The idea is to stop or switch, where possible, all the external systems that cause the generation of a Kafka message. As an example, if a client is calling an HTTP endpoint and the service handling the call produces a Kafka message, the client is considered an external producer. For this example we assume to have HTTP clients and Change Data Capture as external systems that cause new messages in Kafka.
To migrate Kafka, you should follow these steps:
- Switch all of the external producers, like CDCs, to the new Kafka instance.
- Switch off all services connected to Kafka.
- Re-deploy all services connecting to the new Kafka.
Switch all of the external producers to the new Kafka instance
If some external services produce messages in Kafka, you should redirect them to the new Kafka instance. This includes the CDCs connected to your systems of records. At this point, you shouldn't see any new message coming from external sources (e.g. ingestion topics) but only - eventually - internal traffic between your microservices. Topics from the destination Kafka instance should start to accumulate lag.
Switch off all services connected to Kafka
Before starting this, you should wait for each topic in the source Kafka instance to reach 0 lag. At this point, you can switch off all your services connected to the source Kafka, setting their replicas number to 0. Notice that this will cause downtime. After this step, you should see no consumers attached to the source topics.
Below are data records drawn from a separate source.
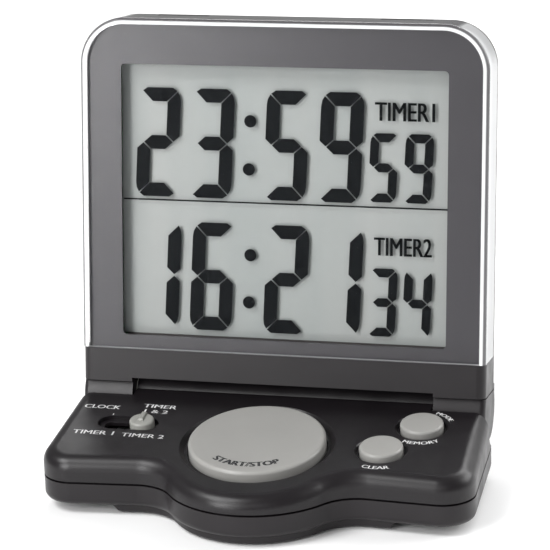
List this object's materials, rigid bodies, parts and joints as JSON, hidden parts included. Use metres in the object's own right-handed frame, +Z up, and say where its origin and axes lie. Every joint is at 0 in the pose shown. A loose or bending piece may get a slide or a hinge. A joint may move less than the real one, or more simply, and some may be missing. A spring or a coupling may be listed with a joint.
{
  "type": "two-line digital timer clock",
  "caption": "Digital timer clock: sloping base with round push buttons and a mode slide, and a hinged display panel with a clear lens over a two-line liquid crystal.",
  "frame": {"origin": "centre of the part's bounding box, at the level of its rubber feet", "axes": "+Z up, -Y towards the user, +X to the user's right"},
  "size_m": [0.1208, 0.0872, 0.1277],
  "materials": {
    "casing": "fine-textured charcoal moulding",
    "base_top": "fine-textured near-black moulding",
    "button": "satin warm grey",
    "knob": "satin light grey",
    "clear": "clear moulded styrene",
    "bezel": "satin grey",
    "lcd": "liquid crystal glass",
    "reflector": "grey-green reflective film",
    "rubber": "matt",
    "zebra": "layered silicone",
    "steel": "zinc plated",
    "spring_steel": "nickel plated",
    "board": "green solder mask",
    "resin": "black potting resin",
    "switch": "black switch housing",
    "plunger": "natural plunger",
    "brass": "polished disc",
    "cell": "plain dark sleeve",
    "wire": "grey flat insulated wires",
    "washer": "natural acetal"
  },
  "bodies": {
    "base": {"base_upper_shell": "base_top", "base_lower_shell": "casing", "rubber_feet": "rubber", "dry_cells": "cell", "battery_contacts": "spring_steel", "battery_springs": "spring_steel", "base_screws": "steel", "board_screws": "steel", "start_stop_switch": "switch", "clear_switch": "switch", "memory_switch": "switch", "mode_switch_frame": "steel", "control_board": "board", "wire_loom_base": "wire"},
    "display": {"display_lens": "clear", "display_bezel": "bezel", "display_front_frame": "casing", "display_rear_casing": "casing", "lcd_glass": "lcd", "lcd_reflector": "reflector", "zebra_strips": "zebra", "display_board": "board", "display_board_screws": "steel", "display_screws": "steel", "chip_cover": "resin", "quartz_crystal": "spring_steel", "buzzer": "brass", "wire_loom_display": "wire", "hinge_bush_left": "steel", "hinge_bush_right": "steel", "friction_washer_left": "washer", "friction_washer_right": "washer"},
    "start_stop": {"start_stop_button": "button", "start_stop_plunger": "plunger"},
    "clear": {"clear_button": "button", "clear_plunger": "plunger"},
    "memory": {"memory_button": "button", "memory_plunger": "plunger"},
    "mode_selector": {"mode_knob": "knob", "mode_switch_slider": "plunger"},
    "battery_door": {"battery_door": "casing"}
  },
  "joints": [
    {"name": "display_tilt", "type": "hinge", "parent": "base", "child": "display", "pos_m": [0, 0.01962, 0.01907], "axis": [-1, 0, 0], "range_deg": [-8, 5]},
    {"name": "start_stop_press", "type": "slide", "parent": "base", "child": "start_stop", "axis": [0, 0.1392, -0.9903], "range_m": [0, 0.0012], "stiffness_N_per_m": 700},
    {"name": "clear_press", "type": "slide", "parent": "base", "child": "clear", "axis": [0, 0.1392, -0.9903], "range_m": [0, 0.001], "stiffness_N_per_m": 700},
    {"name": "memory_press", "type": "slide", "parent": "base", "child": "memory", "axis": [0, 0.1392, -0.9903], "range_m": [0, 0.001], "stiffness_N_per_m": 700},
    {"name": "mode_slide", "type": "slide", "parent": "base", "child": "mode_selector", "axis": [-1, 0, 0], "range_m": [0, 0.0081]},
    {"name": "battery_door_slide", "type": "slide", "parent": "base", "child": "battery_door", "axis": [0, 1, 0], "range_m": [0, 0.018]}
  ]
}
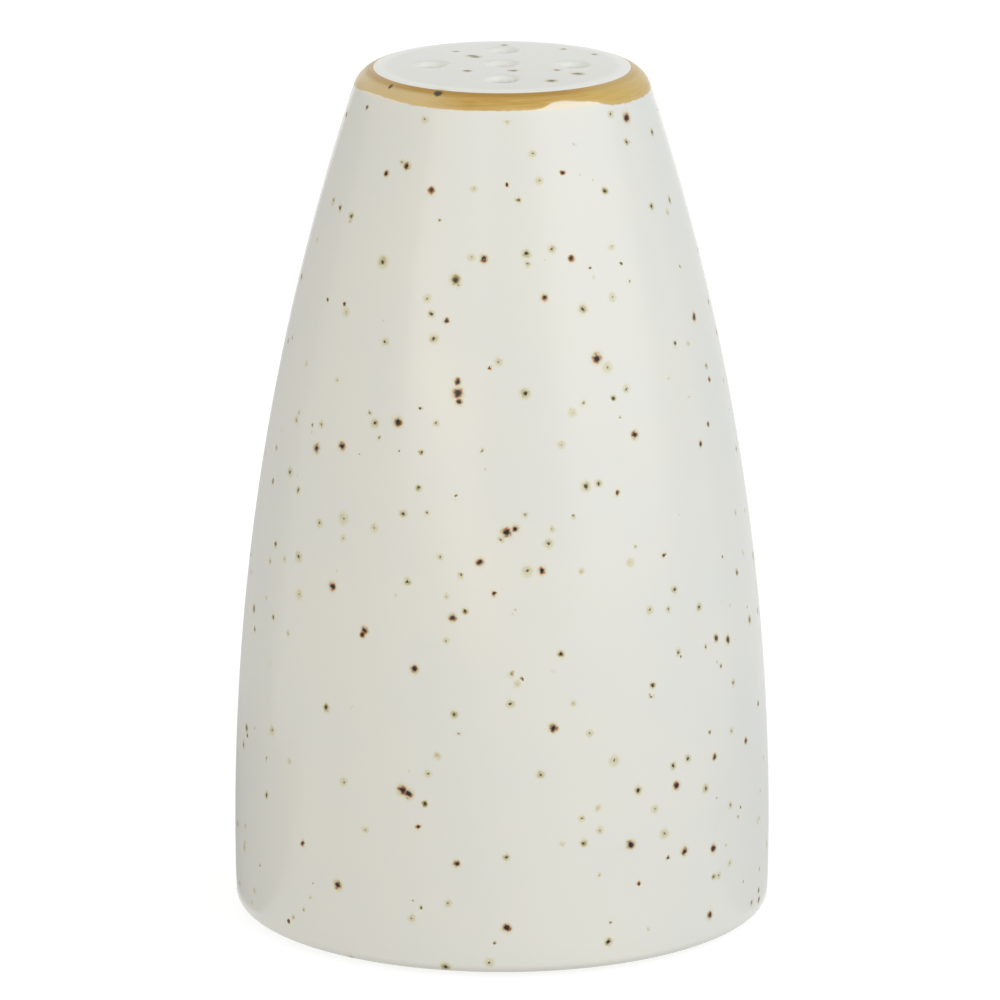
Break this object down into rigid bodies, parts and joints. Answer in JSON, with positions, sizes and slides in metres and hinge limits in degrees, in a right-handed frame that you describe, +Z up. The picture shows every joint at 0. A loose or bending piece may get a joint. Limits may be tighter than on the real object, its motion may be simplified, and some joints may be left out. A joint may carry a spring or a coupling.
{
  "type": "table spice shaker",
  "caption": "Tapered glazed stoneware table shaker with a pierced pouring top, a painted rim band, and a soft push-in stopper that pulls out of the base for refilling.",
  "frame": {"origin": "middle of the ring that the shaker stands on, level with the table", "axes": "+Z up along the shaker's axis of turning; the outer pour holes stand on X and Y, and the stopper's pinch tab runs along Y"},
  "size_m": [0.05, 0.05, 0.08],
  "materials": {
    "bare_clay": "matte",
    "speckled_glaze": "gloss",
    "amber_band": "gloss",
    "soft_silicone": "satin"
  },
  "bodies": {
    "shaker": {"clay_body": "bare_clay", "base_plate": "bare_clay", "glaze_coat": "speckled_glaze", "rim_band": "amber_band"},
    "stopper": {"stopper": "soft_silicone"}
  },
  "joints": [
    {"name": "stopper_pull", "type": "slide", "parent": "shaker", "child": "stopper", "axis": [0, 0, -1], "range_m": [0, 0.03]}
  ]
}
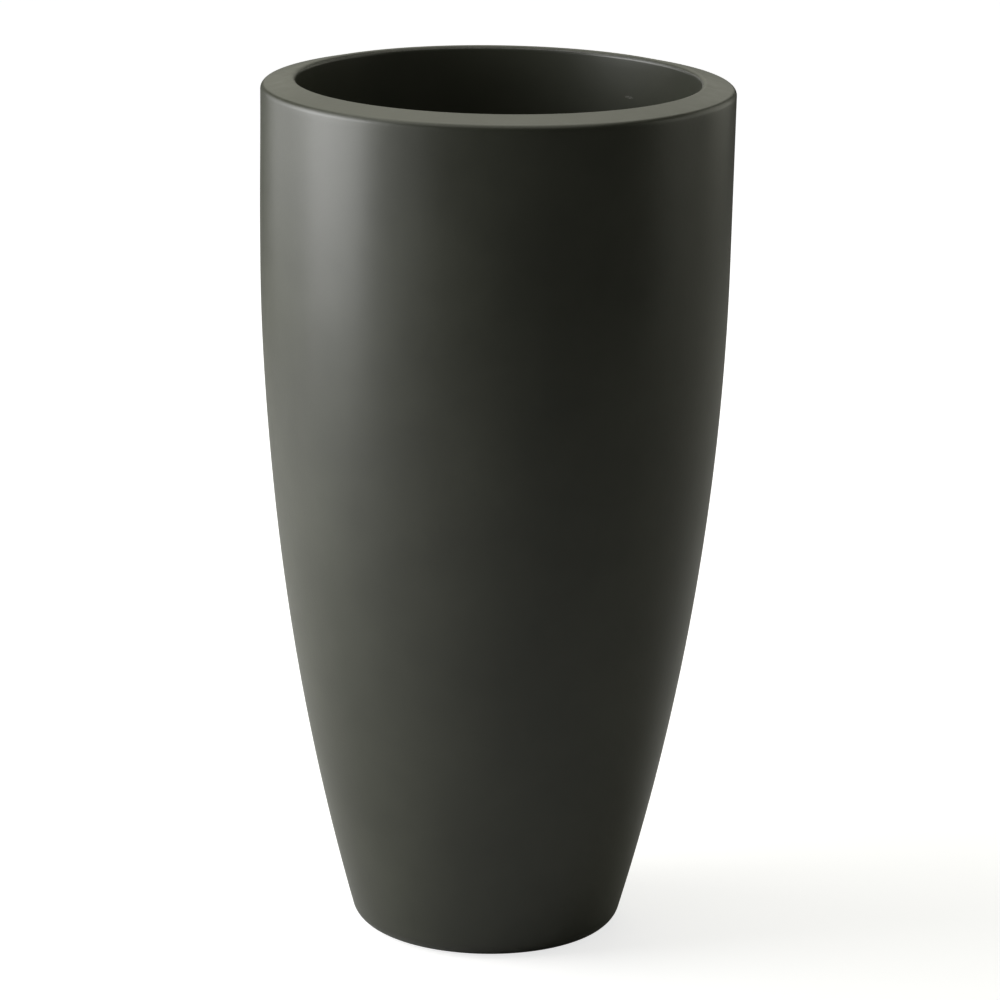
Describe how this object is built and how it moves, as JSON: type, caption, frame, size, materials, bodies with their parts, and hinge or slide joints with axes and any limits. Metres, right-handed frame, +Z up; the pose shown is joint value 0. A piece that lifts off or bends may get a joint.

Re-deploy all services connecting to the new Kafka
Re-deploy all your services pointing at the destination Kafka instance. At this point, you should see the services starting to consume messages from the destination Kafka instance, and lag decreasing.
Please notice that the procedure described above will force all the consumers to start reading topics from offset 0. This could cause issues on services making assumptions on offsets.